The Meta Distribution of the SIR in Poisson Bipolar and Cellular Networks

The calculation of the SIR distribution at the typical receiver (or, equivalently, the success probability of transmissions over the typical link) in Poisson bipolar and cellular networks with Rayleigh fading is relatively straightforward, but it only provides limited information on the success probabilities of the individual links. This paper introduces the notion of the meta distribution of the SIR, which is the distribution of the conditional success probability $P$ given the point process, and provides bounds, an exact analytical expression, and a simple approximation for it.

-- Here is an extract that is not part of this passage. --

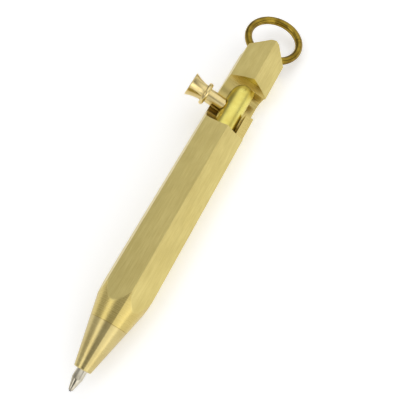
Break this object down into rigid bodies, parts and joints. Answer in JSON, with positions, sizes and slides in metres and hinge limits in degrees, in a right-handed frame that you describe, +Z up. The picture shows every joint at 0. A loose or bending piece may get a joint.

The meta distribution provides fine-grained information on the SIR and answers questions such as "What fraction of users in a Poisson cellular network achieve 90% link reliability if the required SIR is 5 dB?". Interestingly, in the bipolar model, if the transmit probability $p$ is reduced while increasing the network density $λ$ such that the density of concurrent transmitters $λp$ stays constant as $p\to 0$, $P$ degenerates to a constant, i.e., all links have exactly the same success probability in the limit, which is the one of the typical link. In contrast, in the cellular case, if the interfering base stations are active independently with probability $p$, the variance of $P$ approaches a non-zero constant when $p$ is reduced to $0$ while keeping the mean success probability constant.